_EXERCISE REQUIREMENTS_
Starting at the line that contains "high = [max(corner[axis]" and stopping at the line that contains "spinach and ricotta.", repeat every line exactly, the two end lines included, and nothing else.

★ ★ ★ ★ ★ ★ ★

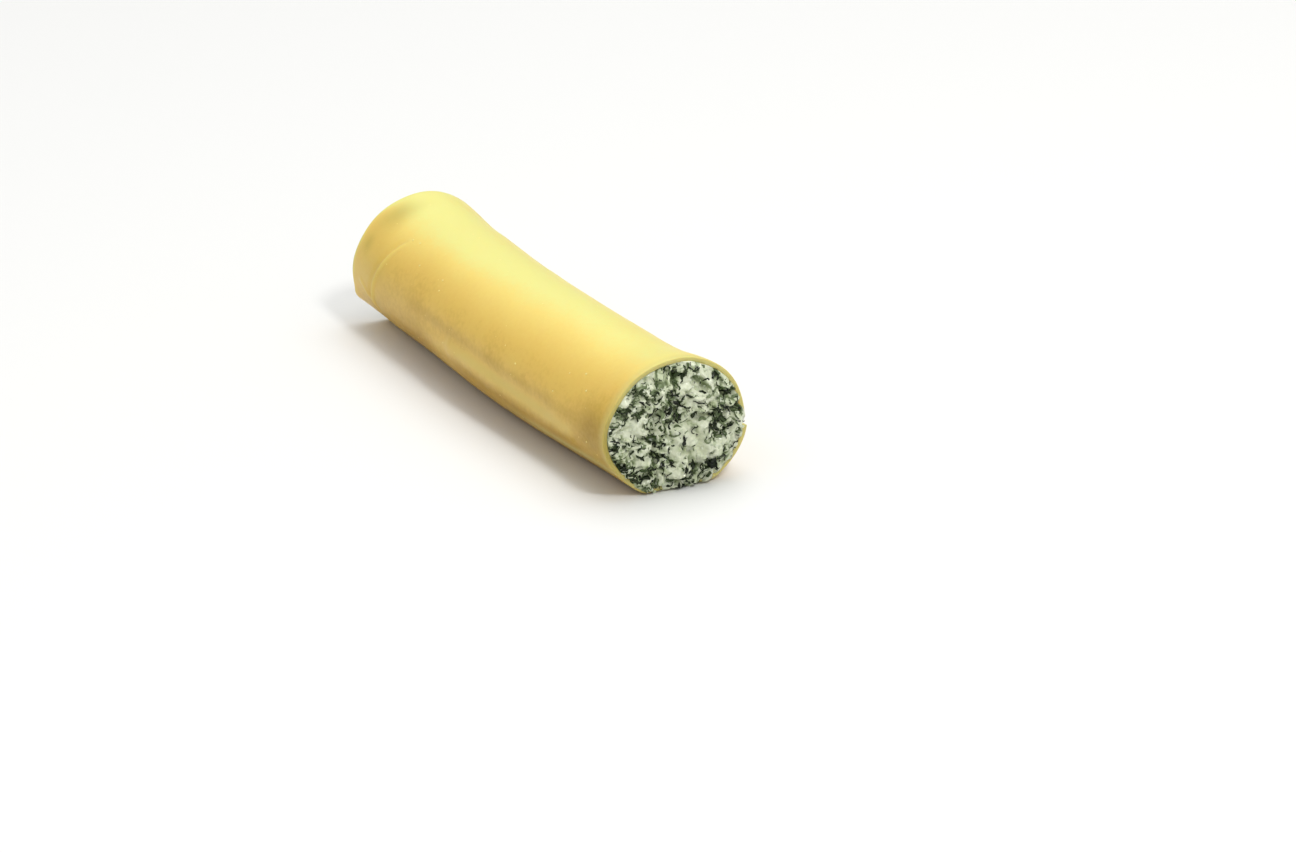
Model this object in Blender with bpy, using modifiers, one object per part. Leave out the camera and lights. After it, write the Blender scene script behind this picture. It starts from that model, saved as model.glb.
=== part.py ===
"""One filled cannellone: a sheet of fresh egg pasta rolled round a spinach and ricotta filling.

The roll lies on its side with its long axis along X. The cut end that shows its filling is at +X, the
sheet's free edge is on the +Y side, and the underside rests flat on Z = 0. Angles round the roll start at
+Y and climb over the top. The origin is the middle of the base of the bounding box.
"""

import math

import bmesh
import bpy

MM = 0.001

# The roll as a whole, in millimetres
LENGTH = 102.3
WIDTH = 28.5
HEIGHT = 25.3  # before the roll settles
REST_DEPTH = 1.2  # how far the soft roll settles onto its flat underside
REST_TURN = 0.5  # and how softly the side turns into it
BOW = 1.94  # the middle of the roll lies this far to -Y of its ends
BOW_SKEW = 0.45  # and the bow is a little stronger behind the middle

# The sheet of pasta, in millimetres and degrees
SHEET = 1.0
LAP_GAP = 0.3  # between the two layers where the sheet laps over itself
FREE_EDGE_DEG = 350.0  # the outer edge of the sheet, just below the middle of the +Y side
TUCKED_EDGE_DEG = -56.0  # the inner edge, under the lap
LAP_RISE = 0.55  # how far the outer layer stands out over the lap
LAP_RAMP_DEG = 12.0

# The two ends: each flares a little, as (share of the size, reach along the roll in millimetres)
BACK_FLARE = (0.032, 10.3)
CUT_FLARE = (0.054, 7.8)
NECK = (0.011, -0.34, 0.14)  # the slight waist: share of the size, then place and spread along the roll
TAPER = 0.003
CUT_SLANT = (0.069, -0.034)  # lean of the cut plane, per millimetre across and up
BACK_SLANT = (-0.041, 0.003)
SLANT_REACH = 20.0
CUT_LIFT = (0.25, 16.0)  # the underside of the cut end rises this far off the surface, over this reach
CUT_HEEL = (0.8, 262.0, 34.0)  # and is cut back this far, at this angle, over this spread of angles
EDGE_WAVE = 0.22  # unevenness of both hand-cut ends

# Where the soft roll is drawn in, or swells where the depth is below 0:
# distance from the back end, reach along the roll, angle, spread of angles, and depth
DRAWN_IN = (
    (0.0, 5.0, 84.0, 34.0, -0.5),
    (9.0, 7.0, 66.0, 30.0, -0.35),
    (21.0, 9.0, 62.0, 34.0, -0.5),
    (1.0, 6.0, 172.0, 26.0, 0.3),
    (0.0, 1.8, 206.0, 7.0, -0.35),
    (3.5, 5.0, 224.0, 9.0, 0.3),
    (25.0, 21.0, 221.0, 19.0, 0.65),
    (84.0, 22.0, 224.0, 18.0, 0.2),
    (LENGTH, 16.0, 221.0, 20.0, 0.45),
    (LENGTH, 12.0, 8.0, 26.0, 0.5),
    (LENGTH, 14.0, 326.0, 22.0, -0.55),
    (LENGTH, 150.0, 318.0, 24.0, 0.6),
)

# The pulled corner of the lip at the back end: angle, spread, reach along the roll, and how far back
LIP_CORNER = (209.0, 13.0, 5.0, 0.9)

# The filling, in millimetres
FILLING_GAP = 0.45  # between the faceted faces of filling and sheet
CUT_BULGE = 1.3  # the filling swells out of the cut end
BACK_RECESS = 2.6  # and lies this far inside the lip of the back end
LUMP_HEIGHT = 0.35
LUMP_PITCH = 11.0

# How finely the solids are faceted
SHEET_STEPS_ALONG = 26
SHEET_STEPS_AROUND = 56
FILLING_SIDES = 30
FILLING_FACE_RINGS = 5
FILLING_STEPS_ALONG = 24


def bell(distance, spread):
    """A smooth hump, 1 at distance 0."""
    return math.exp(-((distance / spread) ** 2))


def ramp(start, stop, value):
    """A smooth step from 0 at start to 1 at stop."""
    share = min(max((value - start) / (stop - start), 0.0), 1.0)
    return share * share * (3.0 - 2.0 * share)


def turned_between(angle, other):
    """The smaller angle between two directions, in degrees."""
    return abs((angle - other + 180.0) % 360.0 - 180.0)


def section_scale(along):
    """Size of the section at `along`, which runs from -0.5 at the back end to 0.5 at the cut end."""
    from_back, from_cut = (0.5 + along) * LENGTH, (0.5 - along) * LENGTH
    neck_share, neck_place, neck_spread = NECK
    return (
        1.0
        + BACK_FLARE[0] * bell(from_back, BACK_FLARE[1])
        + CUT_FLARE[0] * bell(from_cut, CUT_FLARE[1])
        + TAPER * along
        - neck_share * bell(along - neck_place, neck_spread)
    )


def settled(height, lowest):
    """The height of a point once the soft roll has settled onto the table."""
    share = min(max((height - lowest + REST_TURN) / (2.0 * REST_TURN), 0.0), 1.0)
    return max(height, lowest + REST_TURN * share * share)


def roll_point(along, degrees, inset, share=1.0):
    """The point `inset` inside the roll's plain face, or a share of the way out to it, in millimetres."""
    scale = section_scale(along)
    angle = math.radians(degrees)
    from_back, from_cut = (0.5 + along) * LENGTH, (0.5 - along) * LENGTH
    inwards = inset
    for place, reach, towards, spread, depth in DRAWN_IN:
        inwards += depth * bell(from_back - place, reach) * bell(turned_between(degrees, towards), spread)
    across = (WIDTH / 2 * scale - inwards) * math.cos(angle) * share
    middle = HEIGHT / 2 * scale
    up = middle - REST_DEPTH + (middle - inwards) * math.sin(angle) * share
    underside = CUT_LIFT[0] * ramp(CUT_LIFT[1], 0.0, from_cut)
    up = settled(up, underside + max(inset, 0.0))

    near_cut, near_back = bell(from_cut, SLANT_REACH), bell(from_back, SLANT_REACH)
    above = up - HEIGHT / 2
    slant = near_cut * (CUT_SLANT[0] * across + CUT_SLANT[1] * above)
    slant += near_back * (BACK_SLANT[0] * across + BACK_SLANT[1] * above)
    corner, corner_spread, corner_reach, corner_back = LIP_CORNER
    pulled = bell(turned_between(degrees, corner), corner_spread) * bell(from_back, corner_reach)
    slant -= corner_back * pulled
    slant -= near_cut * CUT_HEEL[0] * bell(turned_between(degrees, CUT_HEEL[1]), CUT_HEEL[2]) * share

    arch = 1.0 - 4.0 * along * along
    centre = (BOW_SKEW * along - BOW) * arch
    heading = math.atan((8.0 * BOW * along + BOW_SKEW * (1.0 - 12.0 * along * along)) / LENGTH)
    x = along * LENGTH + slant - math.sin(heading) * across
    y = centre + math.cos(heading) * across
    return x, y, up


def layer_inset(degrees):
    """How far the sheet's outer face lies inside the plain face of the roll: below 0 over the lap."""
    tuck = SHEET + LAP_GAP - LAP_RISE
    lap_end = FREE_EDGE_DEG - 360.0
    lap_start = TUCKED_EDGE_DEG + 360.0
    outer = -LAP_RISE * ramp(lap_start - LAP_RAMP_DEG, lap_start, degrees)
    inner = tuck * (1.0 - ramp(lap_end, lap_end + LAP_RAMP_DEG, degrees))
    return outer + inner


def filling_inset(degrees):
    """How far the filling's side lies inside the plain face of the roll."""
    tucked = degrees if degrees < 180.0 else degrees - 360.0
    under_lap = ramp(TUCKED_EDGE_DEG - LAP_RAMP_DEG, TUCKED_EDGE_DEG - LAP_RAMP_DEG / 4, tucked)
    return SHEET + FILLING_GAP + layer_inset(max(tucked, TUCKED_EDGE_DEG)) * under_lap


def edge_wave(degrees):
    """Unevenness of a hand-cut end, along X."""
    angle = math.radians(degrees)
    return EDGE_WAVE * (math.sin(3.0 * angle + 0.6) + 0.6 * math.sin(7.0 * angle + 2.1))


def lumps(y, z):
    """Unevenness of the filling's cut faces, along X."""
    pitch = 2.0 * math.pi / LUMP_PITCH
    crossed = math.sin(pitch * y + 0.7) * math.sin(pitch * z)
    return LUMP_HEIGHT * (crossed + 0.5 * math.sin(1.7 * pitch * (y - z)))


def part_material(name, colour, roughness):
    """A plain Principled material."""
    material = bpy.data.materials.new(name)
    material.use_nodes = True
    shader = material.node_tree.nodes["Principled BSDF"]
    shader.inputs["Base Color"].default_value = (*colour, 1.0)
    shader.inputs["Roughness"].default_value = roughness
    shader.inputs["Metallic"].default_value = 0.0
    return material


def add_object(name, cage, material, collection):
    """Turn a bmesh into a smooth-shaded object of the collection."""
    mesh = bpy.data.meshes.new(name)
    cage.to_mesh(mesh)
    cage.free()
    mesh.materials.append(material)
    mesh.shade_smooth()
    piece = bpy.data.objects.new(name, mesh)
    collection.objects.link(piece)
    return piece


def build_pasta_sheet(collection):
    """The sheet is a flat grid rolled up by its outer face, then thickened inwards."""
    cage = bmesh.new()
    bmesh.ops.create_grid(cage, x_segments=SHEET_STEPS_ALONG, y_segments=SHEET_STEPS_AROUND, size=0.5)
    for corner in cage.verts:
        even, across = 2.0 * corner.co.x, corner.co.y + 0.5
        along = 0.5 * (0.6 * even + 0.4 * math.sin(math.pi / 2 * even))  # closer rows at the flared ends
        degrees = FREE_EDGE_DEG + (TUCKED_EDGE_DEG - FREE_EDGE_DEG) * across
        x, y, z = roll_point(along, degrees, layer_inset(degrees))
        x += edge_wave(degrees) * abs(even) ** 8
        corner.co = (x * MM, y * MM, z * MM)
    pasta = part_material("fresh_egg_pasta", (0.83, 0.62, 0.22), 0.5)
    sheet = add_object("pasta_sheet", cage, pasta, collection)
    thickness = sheet.modifiers.new("sheet_thickness", "SOLIDIFY")
    thickness.thickness = SHEET * MM
    thickness.offset = -1.0
    thickness.use_even_offset = True
    return sheet


def build_filling(collection):
    """The filling is a ball whose caps are pressed flat into the end faces and whose middle is drawn out."""
    rings = 2 * FILLING_FACE_RINGS + FILLING_STEPS_ALONG
    cage = bmesh.new()
    bmesh.ops.create_uvsphere(cage, u_segments=FILLING_SIDES, v_segments=rings, radius=1.0)
    back, front = -0.5 + BACK_RECESS / LENGTH, 0.5
    for corner in cage.verts:
        ring = rings * math.acos(max(-1.0, min(1.0, -corner.co.z))) / math.pi
        degrees = math.degrees(math.atan2(corner.co.y, corner.co.x)) % 360.0
        share = min(1.0, ring / FILLING_FACE_RINGS, (rings - ring) / FILLING_FACE_RINGS)
        drawn = min(max((ring - FILLING_FACE_RINGS) / FILLING_STEPS_ALONG, 0.0), 1.0)
        x, y, z = roll_point(back + (front - back) * drawn, degrees, filling_inset(degrees), share)
        if ring <= FILLING_FACE_RINGS:
            x -= lumps(y, z) * (1.0 - share**4)
        if ring >= rings - FILLING_FACE_RINGS:
            x += CUT_BULGE * (1.0 - 0.5 * share**4) + lumps(y, z) * (1.0 - share**4)
        corner.co = (x * MM, y * MM, z * MM)
    spinach_and_ricotta = part_material("spinach_and_ricotta", (0.42, 0.47, 0.33), 0.6)
    return add_object("filling", cage, spinach_and_ricotta, collection)


def centre_on_base(pieces):
    """Move the pieces together so that the middle of the base of their bounding box is the origin."""
    bpy.context.view_layer.update()
    graph = bpy.context.evaluated_depsgraph_get()
    shown = [piece.evaluated_get(graph).data for piece in pieces]
    corners = [corner.co.copy() for mesh in shown for corner in mesh.vertices]
    low = [min(corner[axis] for corner in corners) for axis in range(3)]
    high = [max(corner[axis] for corner in corners) for axis in range(3)]
    shift = (-(low[0] + high[0]) / 2, -(low[1] + high[1]) / 2, -low[2])
    for piece in pieces:
        for corner in piece.data.vertices:
            corner.co = [value + move for value, move in zip(corner.co, shift)]


def main():
    """Clear the scene and build the roll."""
    for old in list(bpy.data.objects):
        bpy.data.objects.remove(old)
    roll = bpy.data.collections.new("cannellone")
    bpy.context.scene.collection.children.link(roll)
    centre_on_base([build_pasta_sheet(roll), build_filling(roll)])


main()
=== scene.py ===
"""Looks of one filled cannellone: a rolled sheet of fresh egg pasta round spinach and ricotta.

The roll lies along X with its cut end at +X and its underside on Z = 0. Lengths in the classes are in
millimetres and angles in degrees, starting at +Y and climbing over the top. Meshes are made in metres.
"""

import itertools
import logging
import math
from dataclasses import dataclass, replace
from enum import Enum
from functools import cached_property

import bmesh
import bpy
import numpy as np
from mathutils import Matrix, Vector
from mathutils.bvhtree import BVHTree
from numpy.random import Generator


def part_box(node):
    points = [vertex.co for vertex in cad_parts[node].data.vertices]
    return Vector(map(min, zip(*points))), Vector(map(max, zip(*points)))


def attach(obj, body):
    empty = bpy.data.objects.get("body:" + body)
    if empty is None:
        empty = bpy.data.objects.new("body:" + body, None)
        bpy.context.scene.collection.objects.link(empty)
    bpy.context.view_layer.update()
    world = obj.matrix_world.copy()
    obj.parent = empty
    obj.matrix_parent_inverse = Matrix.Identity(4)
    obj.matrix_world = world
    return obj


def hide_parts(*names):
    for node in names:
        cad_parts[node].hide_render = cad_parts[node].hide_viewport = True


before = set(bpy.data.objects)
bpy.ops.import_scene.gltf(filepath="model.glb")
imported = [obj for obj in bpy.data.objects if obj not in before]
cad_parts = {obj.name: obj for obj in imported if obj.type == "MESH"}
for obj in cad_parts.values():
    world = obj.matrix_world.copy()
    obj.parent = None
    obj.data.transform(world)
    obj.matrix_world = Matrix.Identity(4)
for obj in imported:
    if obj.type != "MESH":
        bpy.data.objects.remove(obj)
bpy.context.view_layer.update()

Array = np.ndarray
MM = 0.001
log = logging.getLogger("cannellone")


class Node(Enum):
    """The solids of the frame that the pieces stand for."""

    SHEET = "pasta_sheet"
    FILLING = "filling"


class Slot(Enum):
    """The material slots."""

    PASTA = "fresh_egg_pasta"
    FILLING = "spinach_and_ricotta"


class End(Enum):
    """The two ends of the roll, as the side of X that each looks towards."""

    BACK = -1.0
    CUT = 1.0


# --- Shape helpers ---


def bell(distance: Array, spread: float) -> Array:
    """A smooth hump, 1 at distance 0 and 0.37 at `spread`."""
    return np.exp(-((distance / spread) ** 2))


def ramp(start: float, stop: float, value: Array) -> Array:
    """A smooth step from 0 at start to 1 at stop."""
    share = np.clip((value - start) / (stop - start), 0.0, 1.0)
    return share * share * (3.0 - 2.0 * share)


def lobe(degrees: Array, towards: float, spread: float) -> Array:
    """A smooth hump round the roll, 1 at the angle `towards` and 0.37 at `spread` from it."""
    return bell((degrees - towards + 180.0) % 360.0 - 180.0, spread)


def smooth_curve(points: tuple[tuple[float, float], ...], count: int) -> Array:
    """A smooth curve through points.

    Args:
        points: the points that the curve passes through.
        count: how many points to return.

    Returns:
        An array of `count` rows.
    """
    knots = np.array(points, float)
    knots = np.vstack([2 * knots[0] - knots[1], knots, 2 * knots[-1] - knots[-2]])
    place = np.linspace(0.0, len(points) - 1.0, count)
    first = np.minimum(place.astype(int), len(points) - 2)
    share = (place - first)[:, None]
    a, b, c, d = (knots[first + step] for step in range(4))
    bend = (2 * a - 5 * b + 4 * c - d) * share**2 + (3 * b - a - 3 * c + d) * share**3
    return 0.5 * (2 * b + (c - a) * share + bend)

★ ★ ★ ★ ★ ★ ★

_EXERCISE RESPONSE_
    high = [max(corner[axis] for corner in corners) for axis in range(3)]
    shift = (-(low[0] + high[0]) / 2, -(low[1] + high[1]) / 2, -low[2])
    for piece in pieces:
        for corner in piece.data.vertices:
            corner.co = [value + move for value, move in zip(corner.co, shift)]


def main():
    """Clear the scene and build the roll."""
    for old in list(bpy.data.objects):
        bpy.data.objects.remove(old)
    roll = bpy.data.collections.new("cannellone")
    bpy.context.scene.collection.children.link(roll)
    centre_on_base([build_pasta_sheet(roll), build_filling(roll)])


main()
=== scene.py ===
"""Looks of one filled cannellone: a rolled sheet of fresh egg pasta round spinach and ricotta.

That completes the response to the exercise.